§ **Material for this task**:
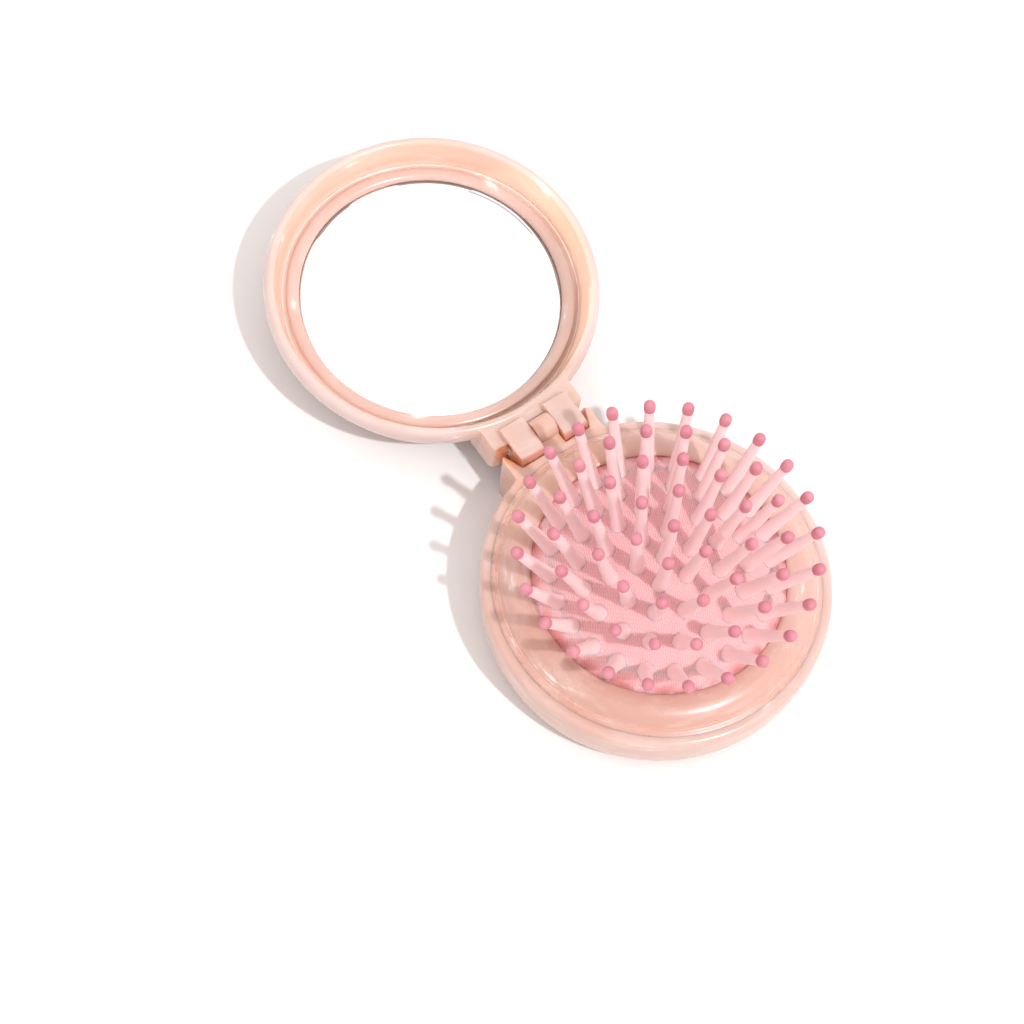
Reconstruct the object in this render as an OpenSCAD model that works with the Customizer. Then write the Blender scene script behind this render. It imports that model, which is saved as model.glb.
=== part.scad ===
==
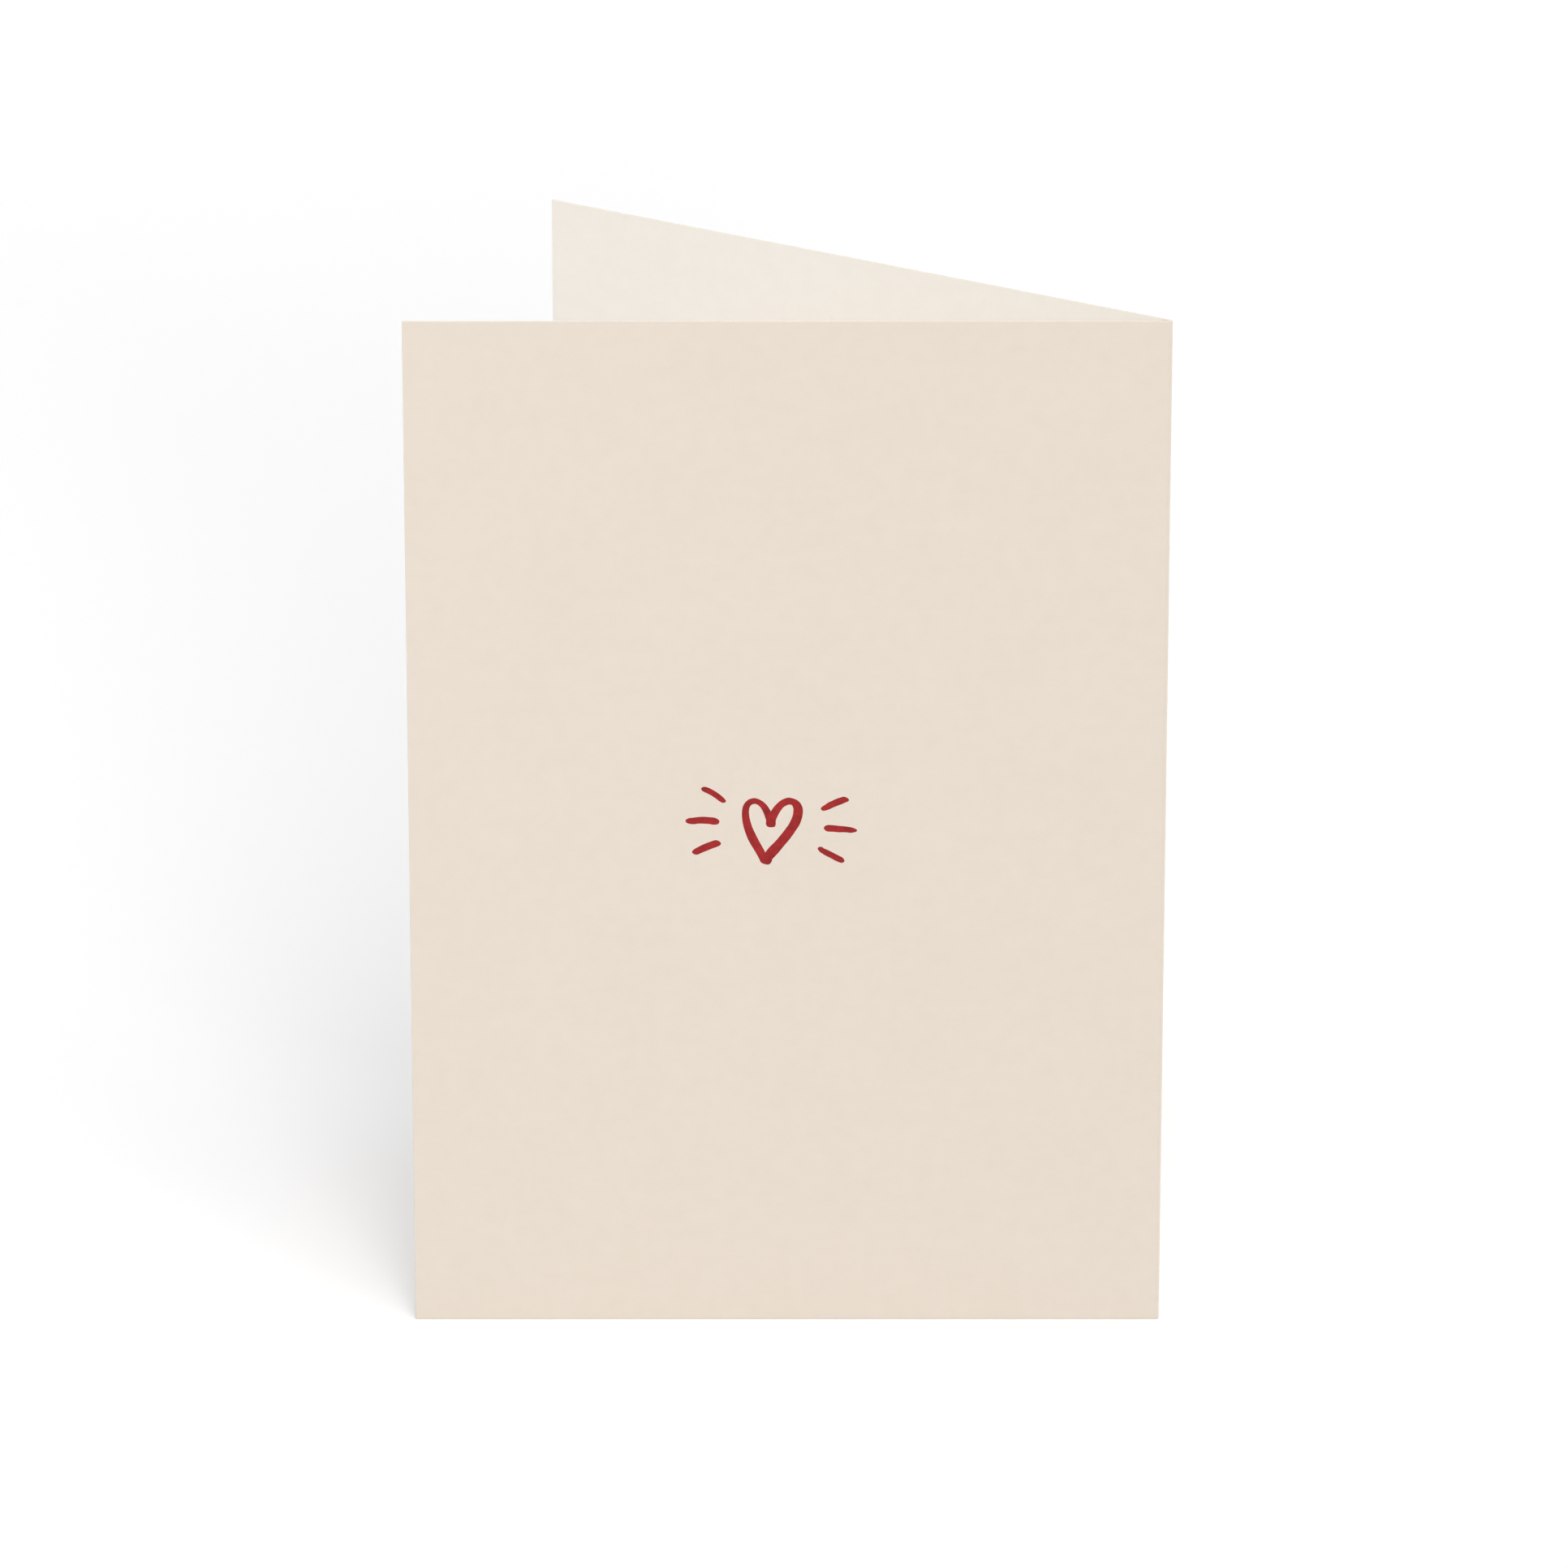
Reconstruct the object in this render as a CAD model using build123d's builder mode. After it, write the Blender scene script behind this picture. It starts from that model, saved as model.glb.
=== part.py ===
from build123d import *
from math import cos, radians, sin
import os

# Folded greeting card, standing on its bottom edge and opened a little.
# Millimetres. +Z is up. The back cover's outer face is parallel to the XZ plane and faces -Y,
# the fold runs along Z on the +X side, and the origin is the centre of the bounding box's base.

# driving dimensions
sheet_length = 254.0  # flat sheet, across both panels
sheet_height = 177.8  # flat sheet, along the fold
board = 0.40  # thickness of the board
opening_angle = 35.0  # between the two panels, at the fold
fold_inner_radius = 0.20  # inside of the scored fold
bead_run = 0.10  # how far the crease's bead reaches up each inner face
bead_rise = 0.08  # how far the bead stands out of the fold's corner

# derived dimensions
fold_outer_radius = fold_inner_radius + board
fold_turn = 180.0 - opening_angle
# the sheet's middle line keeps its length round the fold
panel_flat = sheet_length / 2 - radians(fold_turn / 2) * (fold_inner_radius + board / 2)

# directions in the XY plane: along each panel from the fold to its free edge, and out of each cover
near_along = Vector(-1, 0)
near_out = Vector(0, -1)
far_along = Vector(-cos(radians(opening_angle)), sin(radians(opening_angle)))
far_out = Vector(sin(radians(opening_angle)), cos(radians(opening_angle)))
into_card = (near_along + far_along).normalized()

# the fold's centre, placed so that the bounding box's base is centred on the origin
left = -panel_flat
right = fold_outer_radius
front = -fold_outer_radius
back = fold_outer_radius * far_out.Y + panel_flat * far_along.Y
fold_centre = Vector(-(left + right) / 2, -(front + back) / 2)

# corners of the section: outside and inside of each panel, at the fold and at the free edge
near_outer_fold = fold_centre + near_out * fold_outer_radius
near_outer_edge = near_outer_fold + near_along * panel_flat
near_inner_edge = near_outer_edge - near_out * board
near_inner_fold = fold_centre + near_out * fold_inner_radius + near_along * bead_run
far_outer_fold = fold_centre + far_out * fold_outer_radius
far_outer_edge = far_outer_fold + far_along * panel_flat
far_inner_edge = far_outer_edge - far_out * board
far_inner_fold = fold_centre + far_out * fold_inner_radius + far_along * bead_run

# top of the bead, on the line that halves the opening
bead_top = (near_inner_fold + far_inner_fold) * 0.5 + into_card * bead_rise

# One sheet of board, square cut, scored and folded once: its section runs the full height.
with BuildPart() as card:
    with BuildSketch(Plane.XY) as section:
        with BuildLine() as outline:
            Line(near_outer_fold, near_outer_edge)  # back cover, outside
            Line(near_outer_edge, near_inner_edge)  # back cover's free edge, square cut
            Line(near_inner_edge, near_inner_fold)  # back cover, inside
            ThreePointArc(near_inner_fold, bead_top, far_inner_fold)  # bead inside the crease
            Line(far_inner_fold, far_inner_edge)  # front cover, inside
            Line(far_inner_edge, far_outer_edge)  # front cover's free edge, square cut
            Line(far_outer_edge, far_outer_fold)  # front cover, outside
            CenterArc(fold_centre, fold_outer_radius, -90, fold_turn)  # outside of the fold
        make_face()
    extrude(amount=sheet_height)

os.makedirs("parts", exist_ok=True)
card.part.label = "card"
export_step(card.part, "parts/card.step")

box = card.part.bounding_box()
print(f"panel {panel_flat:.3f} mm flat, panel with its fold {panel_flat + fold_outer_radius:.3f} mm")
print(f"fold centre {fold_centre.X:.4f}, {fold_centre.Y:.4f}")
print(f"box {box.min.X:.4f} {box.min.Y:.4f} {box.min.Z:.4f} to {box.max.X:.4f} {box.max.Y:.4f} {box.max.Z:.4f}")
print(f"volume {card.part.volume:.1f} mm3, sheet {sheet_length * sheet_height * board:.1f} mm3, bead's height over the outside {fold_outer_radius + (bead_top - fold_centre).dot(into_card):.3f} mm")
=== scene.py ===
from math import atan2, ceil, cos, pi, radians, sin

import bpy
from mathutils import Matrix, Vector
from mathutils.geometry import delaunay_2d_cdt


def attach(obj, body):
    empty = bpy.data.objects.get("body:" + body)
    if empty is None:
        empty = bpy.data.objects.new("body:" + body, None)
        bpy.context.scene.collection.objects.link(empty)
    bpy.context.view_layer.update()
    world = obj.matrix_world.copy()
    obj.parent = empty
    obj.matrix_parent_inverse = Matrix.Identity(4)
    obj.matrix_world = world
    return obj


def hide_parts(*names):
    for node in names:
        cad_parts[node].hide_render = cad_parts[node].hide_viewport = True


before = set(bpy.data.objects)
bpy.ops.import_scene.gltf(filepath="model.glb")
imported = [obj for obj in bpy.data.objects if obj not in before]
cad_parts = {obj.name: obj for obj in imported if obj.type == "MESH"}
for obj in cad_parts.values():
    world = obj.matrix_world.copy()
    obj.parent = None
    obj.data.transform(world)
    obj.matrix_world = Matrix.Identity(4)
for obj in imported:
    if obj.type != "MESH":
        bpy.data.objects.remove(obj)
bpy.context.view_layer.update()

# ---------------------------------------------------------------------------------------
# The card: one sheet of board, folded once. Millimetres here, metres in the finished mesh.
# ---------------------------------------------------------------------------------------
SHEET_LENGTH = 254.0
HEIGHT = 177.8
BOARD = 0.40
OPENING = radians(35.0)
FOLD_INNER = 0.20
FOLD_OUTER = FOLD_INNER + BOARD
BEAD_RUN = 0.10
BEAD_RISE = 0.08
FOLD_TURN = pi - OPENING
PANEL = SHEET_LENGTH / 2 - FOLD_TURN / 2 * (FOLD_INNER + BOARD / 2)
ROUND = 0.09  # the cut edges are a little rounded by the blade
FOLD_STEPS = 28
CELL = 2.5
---
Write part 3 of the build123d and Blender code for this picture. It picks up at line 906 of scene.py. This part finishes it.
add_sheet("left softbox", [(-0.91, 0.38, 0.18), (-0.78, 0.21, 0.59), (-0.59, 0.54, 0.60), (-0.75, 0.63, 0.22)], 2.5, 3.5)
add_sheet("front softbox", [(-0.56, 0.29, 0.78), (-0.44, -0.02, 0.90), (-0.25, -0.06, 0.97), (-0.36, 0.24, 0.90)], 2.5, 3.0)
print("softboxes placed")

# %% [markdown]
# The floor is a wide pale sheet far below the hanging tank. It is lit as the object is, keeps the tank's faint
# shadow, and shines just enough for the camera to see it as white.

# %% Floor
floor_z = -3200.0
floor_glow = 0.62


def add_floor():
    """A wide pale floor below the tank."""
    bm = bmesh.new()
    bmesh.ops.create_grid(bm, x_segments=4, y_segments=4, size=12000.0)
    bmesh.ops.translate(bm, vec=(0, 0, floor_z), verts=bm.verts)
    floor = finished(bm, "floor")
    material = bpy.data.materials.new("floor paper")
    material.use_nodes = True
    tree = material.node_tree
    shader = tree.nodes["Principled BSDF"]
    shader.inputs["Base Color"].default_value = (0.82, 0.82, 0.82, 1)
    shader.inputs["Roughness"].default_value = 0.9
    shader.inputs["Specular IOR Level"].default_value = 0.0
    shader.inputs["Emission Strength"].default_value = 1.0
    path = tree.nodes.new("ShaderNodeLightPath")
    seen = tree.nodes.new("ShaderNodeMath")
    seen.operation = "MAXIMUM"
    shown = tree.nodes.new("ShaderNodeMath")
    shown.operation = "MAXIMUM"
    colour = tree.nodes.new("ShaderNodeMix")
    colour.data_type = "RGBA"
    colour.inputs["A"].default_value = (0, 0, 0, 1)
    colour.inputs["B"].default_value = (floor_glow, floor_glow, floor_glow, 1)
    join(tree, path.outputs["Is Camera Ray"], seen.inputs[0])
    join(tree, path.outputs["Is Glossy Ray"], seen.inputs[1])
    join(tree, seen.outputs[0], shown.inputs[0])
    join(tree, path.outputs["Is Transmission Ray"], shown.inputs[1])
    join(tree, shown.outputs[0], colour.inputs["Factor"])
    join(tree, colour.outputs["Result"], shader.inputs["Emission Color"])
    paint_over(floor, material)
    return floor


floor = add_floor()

§ **Work to complete**: Extract the run of lines that opens with the line containing "Reconstruct the object in this render as a CAD" and closes with the line containing "fold_centre = Vector(-(left"; reproduce it exactly and add nothing.

§ **Worked answer**:
Reconstruct the object in this render as a CAD model using build123d's builder mode. After it, write the Blender scene script behind this picture. It starts from that model, saved as model.glb.
=== part.py ===
from build123d import *
from math import cos, radians, sin
import os

# Folded greeting card, standing on its bottom edge and opened a little.
# Millimetres. +Z is up. The back cover's outer face is parallel to the XZ plane and faces -Y,
# the fold runs along Z on the +X side, and the origin is the centre of the bounding box's base.

# driving dimensions
sheet_length = 254.0  # flat sheet, across both panels
sheet_height = 177.8  # flat sheet, along the fold
board = 0.40  # thickness of the board
opening_angle = 35.0  # between the two panels, at the fold
fold_inner_radius = 0.20  # inside of the scored fold
bead_run = 0.10  # how far the crease's bead reaches up each inner face
bead_rise = 0.08  # how far the bead stands out of the fold's corner

# derived dimensions
fold_outer_radius = fold_inner_radius + board
fold_turn = 180.0 - opening_angle
# the sheet's middle line keeps its length round the fold
panel_flat = sheet_length / 2 - radians(fold_turn / 2) * (fold_inner_radius + board / 2)

# directions in the XY plane: along each panel from the fold to its free edge, and out of each cover
near_along = Vector(-1, 0)
near_out = Vector(0, -1)
far_along = Vector(-cos(radians(opening_angle)), sin(radians(opening_angle)))
far_out = Vector(sin(radians(opening_angle)), cos(radians(opening_angle)))
into_card = (near_along + far_along).normalized()

# the fold's centre, placed so that the bounding box's base is centred on the origin
left = -panel_flat
right = fold_outer_radius
front = -fold_outer_radius
back = fold_outer_radius * far_out.Y + panel_flat * far_along.Y
fold_centre = Vector(-(left + right) / 2, -(front + back) / 2)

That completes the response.